Those within the Duchenne Community will likely already be aware of the new brand, World’s Strongest Boys, created by Duchenne charity, Duchenne UK. But for those who aren’t, The World’s Strongest Boys campaign is designed to help raise awareness of the condition and to draw attention to the strong defiant spirit of boys with Duchenne despite their physical weaknesses.
My boys’ Strongest Boys t-shirts arrived today and got me thinking about how each of them really is the World’s Strongest Boy for very different reasons.
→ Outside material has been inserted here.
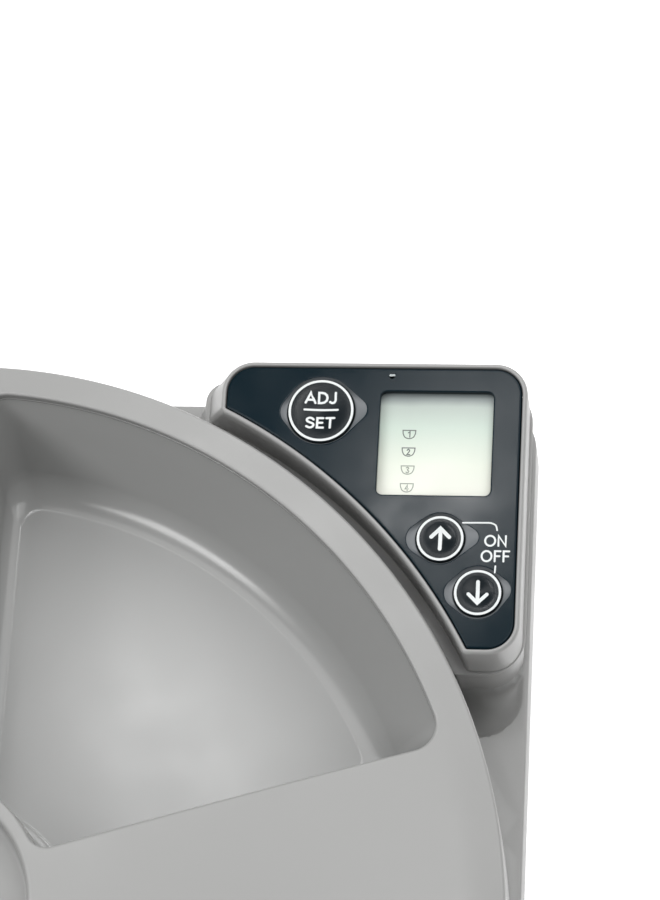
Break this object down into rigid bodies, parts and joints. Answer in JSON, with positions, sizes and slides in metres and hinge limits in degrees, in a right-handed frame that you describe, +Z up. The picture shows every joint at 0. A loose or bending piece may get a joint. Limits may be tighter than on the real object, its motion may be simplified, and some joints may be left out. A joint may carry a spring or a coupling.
{
  "type": "automatic pet feeder",
  "caption": "low square base with a round turning food bowl split into wedge compartments, under a domed lid with one wedge opening, and a control panel with display and buttons in one corner",
  "frame": {"origin": "on the table, in the middle of the base's footprint and on the bowl's axis", "axes": "+Z is up; +X and +Y are along the base's sides, and the control panel stands in the +X +Y corner"},
  "size_m": [0.2932, 0.2948, 0.08],
  "materials": {
    "shell": "satin, lightly textured",
    "bowl": "satin",
    "screws": "zinc plated",
    "feet": "matte",
    "cells": "printed wrap",
    "contacts": "nickel plated",
    "ice_packs": "filled with gel",
    "gearbox_plate": "plain",
    "motor_can": "plated can",
    "pinion": "machined",
    "shafts": "machined",
    "gears": "moulded",
    "black_plastic": "plain",
    "bush": "sintered",
    "panel_face": "glossy, printed",
    "lcd": "reflective display",
    "circuit_board": "coated laminate",
    "light_pipe": "clear moulded",
    "buttons": "moulded, with a shallow cup",
    "prints": "printed",
    "wires_red": "insulation",
    "wires_black": "insulation"
  },
  "bodies": {
    "base": {"base_lower_shell": "shell", "base_upper_shell": "shell", "base_screws": "screws", "rubber_feet": "feet", "battery_cells": "cells", "battery_contacts": "contacts", "battery_springs": "contacts", "ice_pack_left": "ice_packs", "ice_pack_right": "ice_packs", "gearbox_plate": "gearbox_plate", "gearbox_screws": "screws", "motor": "motor_can", "idler_axle": "shafts", "index_sensor": "black_plastic", "spindle_bush": "bush", "panel_cover": "shell", "panel_face": "panel_face", "panel_screws": "screws", "lcd_glass": "lcd", "lcd_frame": "black_plastic", "circuit_board": "circuit_board", "tact_switches": "black_plastic", "buzzer": "black_plastic", "led_light_pipe": "light_pipe", "motor_wires": "wires_red", "battery_wires": "wires_black"},
    "turntable": {"bowl": "bowl", "drive_spindle": "shafts", "drive_gear": "gears", "index_disc": "black_plastic", "retaining_ring": "shafts"},
    "idler": {"idler_gear": "gears"},
    "pinion": {"motor_pinion": "pinion"},
    "lid": {"lid": "shell"},
    "door": {"battery_door": "shell"},
    "key_adj_set": {"button_adj_set": "buttons"},
    "key_up": {"button_up": "buttons"},
    "key_down": {"button_down": "buttons"}
  },
  "joints": [
    {"name": "bowl_turn", "type": "hinge", "parent": "base", "child": "turntable", "pos_m": [0, 0, 0.03], "axis": [0, 0, 1], "continuous": true},
    {"name": "idler_turn", "type": "hinge", "parent": "base", "child": "idler", "pos_m": [-0.02706, -0.00985, 0.024], "axis": [0, 0, 1], "continuous": true},
    {"name": "pinion_turn", "type": "hinge", "parent": "base", "child": "pinion", "pos_m": [-0.02113, -0.02811, 0.021], "axis": [0, 0, 1], "continuous": true},
    {"name": "lid_lift", "type": "slide", "parent": "base", "child": "lid", "axis": [0, 0, 1], "range_m": [0, 0.06]},
    {"name": "door_swing", "type": "hinge", "parent": "base", "child": "door", "pos_m": [0, -0.054, 0.0035], "axis": [1, 0, 0], "range_deg": [0, 105]},
    {"name": "adj_set_press", "type": "slide", "parent": "base", "child": "key_adj_set", "axis": [0, 0, -1], "range_m": [0, 0.0008], "stiffness_N_per_m": 600, "springref_m": -0.0005},
    {"name": "up_press", "type": "slide", "parent": "base", "child": "key_up", "axis": [0, 0, -1], "range_m": [0, 0.0008], "stiffness_N_per_m": 600, "springref_m": -0.0005},
    {"name": "down_press", "type": "slide", "parent": "base", "child": "key_down", "axis": [0, 0, -1], "range_m": [0, 0.0008], "stiffness_N_per_m": 600, "springref_m": -0.0005}
  ],
  "couplings": [
    {"joint": "idler_turn", "follows": "bowl_turn", "ratio": -5},
    {"joint": "pinion_turn", "follows": "bowl_turn", "ratio": 15}
  ]
}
While Luke is clearly physically weaker than Coen, his sheer determination and will to do whatever he chooses is truly awe inspiring. To see the effort he puts in to climbing stairs, getting up from the floor, running, squeezing the play dough from his dough bakery set, and all with a smile on his face, would put any athlete to shame. Not because he can do what seems like regular things but because to him those regular things feel like what pulling a lorry or lifting twice your body weight might seem to you or I.
Coen is my other World’s Strongest Boy, because at just shy of 3 years old, he already recognises that his big brother’s needs are different to his. He is the happiest and giddiest little boy I’ve ever met even though he maybe doesn’t get the attention he should and even though he has to walk when his legs are tired because Luke’s are tired too, and even though I try, I can’t carry both of them together for very far and sometimes it just isn’t safe to do so.
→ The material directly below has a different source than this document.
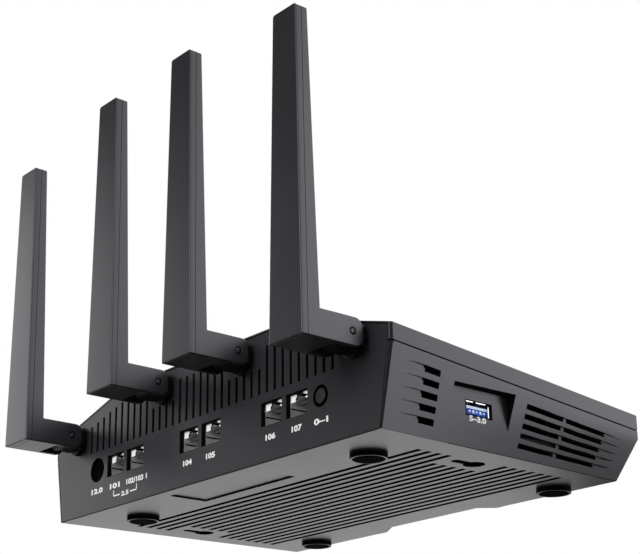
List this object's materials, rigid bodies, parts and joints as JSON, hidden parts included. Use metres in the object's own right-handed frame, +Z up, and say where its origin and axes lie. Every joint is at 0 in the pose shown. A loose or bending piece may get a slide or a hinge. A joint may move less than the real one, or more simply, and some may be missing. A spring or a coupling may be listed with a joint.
{
  "type": "wireless router",
  "caption": "Wireless router with a wedge-shaped vented case, network, power and USB sockets, and folding antennas on swivelling hinges.",
  "frame": {"origin": "on the surface it stands on, below the middle of the box round the whole router with its antennas upright", "axes": "+Z up, -Y towards the low front edge, +X towards the power inlet"},
  "size_m": [0.233, 0.17, 0.1746],
  "materials": {
    "housing_plastic": "fine satin moulding texture",
    "cover_plastic": "fine satin moulding texture",
    "panel_plastic": "fine satin moulding texture, pale printed marks",
    "antenna_plastic": "satin",
    "knuckle_plastic": "satin",
    "foot_rubber": "matt",
    "screw_steel": "zinc plated",
    "hinge_steel": "plain",
    "contact_steel": "nickel plated",
    "jack_shield": "tinned sheet",
    "black_insulator": "satin",
    "board_laminate": "solder mask",
    "usb_insert_plastic": "smooth",
    "sink_aluminium": "extruded",
    "guide_plastic": "clear",
    "radiator_strip": "bare copper alloy on laminate",
    "lead_jacket": "smooth"
  },
  "bodies": {
    "base": {"lower_housing": "housing_plastic", "top_cover": "cover_plastic", "rear_panel": "panel_plastic", "foot_pad_rear_left": "foot_rubber", "foot_pad_rear_right": "foot_rubber", "foot_pad_front_left": "foot_rubber", "foot_pad_front_right": "foot_rubber", "housing_screw_1": "screw_steel", "housing_screw_2": "screw_steel", "housing_screw_3": "screw_steel", "housing_screw_4": "screw_steel", "board_screw_1": "screw_steel", "board_screw_2": "screw_steel", "circuit_board": "board_laminate", "network_jack_1": "jack_shield", "network_jack_2": "jack_shield", "network_jack_3": "jack_shield", "network_jack_4": "jack_shield", "network_jack_5": "jack_shield", "network_jack_6": "jack_shield", "radio_shield_1": "jack_shield", "radio_shield_2": "jack_shield", "power_jack": "black_insulator", "reset_switch": "black_insulator", "processor": "black_insulator", "power_pin": "contact_steel", "usb_shell": "contact_steel", "usb_insert": "usb_insert_plastic", "heat_sink": "sink_aluminium", "light_guide": "guide_plastic", "antenna_lead_1": "lead_jacket", "antenna_lead_2": "lead_jacket", "antenna_lead_3": "lead_jacket", "antenna_lead_4": "lead_jacket"},
    "knuckle_1": {"antenna_1_knuckle": "knuckle_plastic", "antenna_1_clip": "hinge_steel"},
    "antenna_1": {"antenna_1_shell": "antenna_plastic", "antenna_1_back": "antenna_plastic", "antenna_1_pin": "hinge_steel", "antenna_1_strip": "radiator_strip"},
    "knuckle_2": {"antenna_2_knuckle": "knuckle_plastic", "antenna_2_clip": "hinge_steel"},
    "antenna_2": {"antenna_2_shell": "antenna_plastic", "antenna_2_back": "antenna_plastic", "antenna_2_pin": "hinge_steel", "antenna_2_strip": "radiator_strip"},
    "knuckle_3": {"antenna_3_knuckle": "knuckle_plastic", "antenna_3_clip": "hinge_steel"},
    "antenna_3": {"antenna_3_shell": "antenna_plastic", "antenna_3_back": "antenna_plastic", "antenna_3_pin": "hinge_steel", "antenna_3_strip": "radiator_strip"},
    "knuckle_4": {"antenna_4_knuckle": "knuckle_plastic", "antenna_4_clip": "hinge_steel"},
    "antenna_4": {"antenna_4_shell": "antenna_plastic", "antenna_4_back": "antenna_plastic", "antenna_4_pin": "hinge_steel", "antenna_4_strip": "radiator_strip"},
    "reset": {"reset_button": "panel_plastic"}
  },
  "joints": [
    {"name": "antenna_1_swivel", "type": "hinge", "parent": "base", "child": "knuckle_1", "pos_m": [0.0966, 0.061, 0.03795], "axis": [0, 1, 0], "range_deg": [-12, 90]},
    {"name": "antenna_1_tilt", "type": "hinge", "parent": "knuckle_1", "child": "antenna_1", "pos_m": [0.0966, 0.061, 0.03795], "axis": [-1, 0, 0], "range_deg": [-90, 90]},
    {"name": "antenna_2_swivel", "type": "hinge", "parent": "base", "child": "knuckle_2", "pos_m": [0.028, 0.061, 0.04745], "axis": [0, 1, 0], "range_deg": [-18, 18]},
    {"name": "antenna_2_tilt", "type": "hinge", "parent": "knuckle_2", "child": "antenna_2", "pos_m": [0.028, 0.061, 0.04745], "axis": [-1, 0, 0], "range_deg": [-90, 90]},
    {"name": "antenna_3_swivel", "type": "hinge", "parent": "base", "child": "knuckle_3", "pos_m": [-0.028, 0.061, 0.04745], "axis": [0, 1, 0], "range_deg": [-18, 18]},
    {"name": "antenna_3_tilt", "type": "hinge", "parent": "knuckle_3", "child": "antenna_3", "pos_m": [-0.028, 0.061, 0.04745], "axis": [1, 0, 0], "range_deg": [-90, 90]},
    {"name": "antenna_4_swivel", "type": "hinge", "parent": "base", "child": "knuckle_4", "pos_m": [-0.0966, 0.061, 0.03795], "axis": [0, 1, 0], "range_deg": [-90, 12]},
    {"name": "antenna_4_tilt", "type": "hinge", "parent": "knuckle_4", "child": "antenna_4", "pos_m": [-0.0966, 0.061, 0.03795], "axis": [1, 0, 0], "range_deg": [-90, 90]},
    {"name": "reset_press", "type": "slide", "parent": "base", "child": "reset", "axis": [0, -1, 0], "range_m": [0, 0.001], "stiffness_N_per_m": 400}
  ]
}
Both my boys show strength in their understanding that mummy is often distracted. Sometimes the worry of raising a life limited child can be all consuming meaning that coincidentally countless hours are spent worrying, researching, fundraising, campaigning and awareness building, trying to buy time. But they never bat an eyelid, they just go with it. My boys are my heroes and more worthy of a medal than any strong athlete picking up medals in Rio this Summer.
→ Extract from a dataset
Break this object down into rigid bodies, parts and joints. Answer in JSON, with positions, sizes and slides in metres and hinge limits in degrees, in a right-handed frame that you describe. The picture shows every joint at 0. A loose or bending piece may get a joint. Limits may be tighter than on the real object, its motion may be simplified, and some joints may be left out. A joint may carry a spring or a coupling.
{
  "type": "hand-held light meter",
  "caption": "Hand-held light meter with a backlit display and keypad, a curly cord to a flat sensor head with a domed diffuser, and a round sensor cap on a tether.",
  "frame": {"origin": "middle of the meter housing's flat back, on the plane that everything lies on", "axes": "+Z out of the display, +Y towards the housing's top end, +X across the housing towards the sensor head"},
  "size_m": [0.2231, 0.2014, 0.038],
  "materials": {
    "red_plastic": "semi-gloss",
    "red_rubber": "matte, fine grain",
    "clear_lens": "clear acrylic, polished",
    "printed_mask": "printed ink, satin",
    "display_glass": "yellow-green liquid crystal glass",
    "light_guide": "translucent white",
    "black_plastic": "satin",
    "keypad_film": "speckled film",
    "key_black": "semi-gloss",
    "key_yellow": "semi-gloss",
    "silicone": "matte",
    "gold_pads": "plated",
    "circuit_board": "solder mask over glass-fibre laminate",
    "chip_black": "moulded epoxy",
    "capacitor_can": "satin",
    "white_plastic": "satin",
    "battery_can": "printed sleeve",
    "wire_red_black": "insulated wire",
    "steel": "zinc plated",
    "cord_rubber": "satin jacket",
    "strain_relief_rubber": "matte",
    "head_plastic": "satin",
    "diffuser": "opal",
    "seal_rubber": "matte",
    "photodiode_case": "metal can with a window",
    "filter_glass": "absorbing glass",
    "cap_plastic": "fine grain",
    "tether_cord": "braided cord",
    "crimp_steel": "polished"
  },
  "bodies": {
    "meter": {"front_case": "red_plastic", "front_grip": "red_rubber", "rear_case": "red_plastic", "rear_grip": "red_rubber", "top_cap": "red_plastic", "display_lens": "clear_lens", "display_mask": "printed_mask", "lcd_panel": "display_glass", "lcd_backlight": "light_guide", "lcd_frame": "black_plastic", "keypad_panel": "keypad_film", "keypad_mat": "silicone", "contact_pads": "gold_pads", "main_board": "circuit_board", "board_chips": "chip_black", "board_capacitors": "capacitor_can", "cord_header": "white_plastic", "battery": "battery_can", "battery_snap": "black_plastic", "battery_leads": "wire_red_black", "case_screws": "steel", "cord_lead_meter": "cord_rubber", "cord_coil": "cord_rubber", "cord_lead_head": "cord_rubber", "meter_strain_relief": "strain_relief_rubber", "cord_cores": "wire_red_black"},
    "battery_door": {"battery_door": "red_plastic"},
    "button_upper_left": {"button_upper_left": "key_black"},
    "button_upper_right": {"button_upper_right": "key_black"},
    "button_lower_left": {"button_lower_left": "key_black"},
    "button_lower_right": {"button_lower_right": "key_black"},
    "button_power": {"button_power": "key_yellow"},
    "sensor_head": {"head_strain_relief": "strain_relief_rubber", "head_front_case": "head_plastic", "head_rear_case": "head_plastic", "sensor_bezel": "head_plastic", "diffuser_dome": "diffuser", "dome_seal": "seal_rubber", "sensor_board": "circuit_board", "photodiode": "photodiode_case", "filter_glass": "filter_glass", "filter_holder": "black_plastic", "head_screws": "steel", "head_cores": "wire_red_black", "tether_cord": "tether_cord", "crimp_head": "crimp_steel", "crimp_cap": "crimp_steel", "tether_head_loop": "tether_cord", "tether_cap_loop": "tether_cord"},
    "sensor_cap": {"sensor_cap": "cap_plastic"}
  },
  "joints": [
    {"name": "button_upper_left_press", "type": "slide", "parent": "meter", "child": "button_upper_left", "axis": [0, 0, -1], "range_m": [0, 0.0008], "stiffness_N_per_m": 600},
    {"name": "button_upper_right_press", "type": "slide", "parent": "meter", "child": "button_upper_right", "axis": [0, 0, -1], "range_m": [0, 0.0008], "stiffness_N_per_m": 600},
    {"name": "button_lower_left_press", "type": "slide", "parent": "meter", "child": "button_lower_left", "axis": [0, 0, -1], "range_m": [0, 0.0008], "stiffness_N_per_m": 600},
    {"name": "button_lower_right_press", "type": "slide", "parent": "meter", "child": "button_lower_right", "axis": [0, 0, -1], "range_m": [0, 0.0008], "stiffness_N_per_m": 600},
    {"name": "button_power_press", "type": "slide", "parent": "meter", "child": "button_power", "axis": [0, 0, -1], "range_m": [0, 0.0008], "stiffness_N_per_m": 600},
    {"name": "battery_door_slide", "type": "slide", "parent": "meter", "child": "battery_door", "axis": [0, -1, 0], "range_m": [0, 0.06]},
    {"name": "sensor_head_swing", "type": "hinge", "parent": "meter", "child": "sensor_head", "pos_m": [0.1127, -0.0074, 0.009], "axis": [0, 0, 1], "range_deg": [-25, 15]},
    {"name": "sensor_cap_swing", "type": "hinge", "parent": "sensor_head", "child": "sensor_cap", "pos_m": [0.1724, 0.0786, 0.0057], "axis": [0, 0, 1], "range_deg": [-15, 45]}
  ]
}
And what’s more, as they continue to grow, so too will their strength. Luke will have to persevere through the inevitable decline that is coming. He will not be able to do all the things his friends will do. For him walking and running will be just a memory. He will have hospital appointment after hospital appointment. He will, hopefully, take part in clinical trials that will help to create a better understanding of his condition for the boys that come after him. He will struggle to sit up straight. His arms and hands will give out on him. And he will struggle to breathe on his own. But knowing his character, he will smile through it all and live his life to the fullest. His strength will keep me and everyone else who loves him going. If that isn’t worthy of a World’s Strongest Boy title, then I don’t know what is.
And Coen will make so many sacrifices for the love of his brother as he gets older. He will sacrifice time with his mum while she tries to meet Luke’s needs. I’ve no doubt there will be times he will stay home with Luke instead of going out with his friends so that his brother doesn’t feel lonely. He will miss running around the house with Luke when Luke is no longer able to do so. He will be his brothers best friend and confidante and will feel the hidden anguish that Luke may sometimes feel but will never tell his mum. But what will make him especially strong is that he will one day realise that Luke’s life will be short and he will have to find his own way to deal with that, and then one day, he will have to face the future without his only brother. I know that feeling, and it’s the hardest in the world. But my boy is made of tough stuff and another worthy World’s Strongest Boy title contender.
I’m the luckiest mummy in the whole wide world!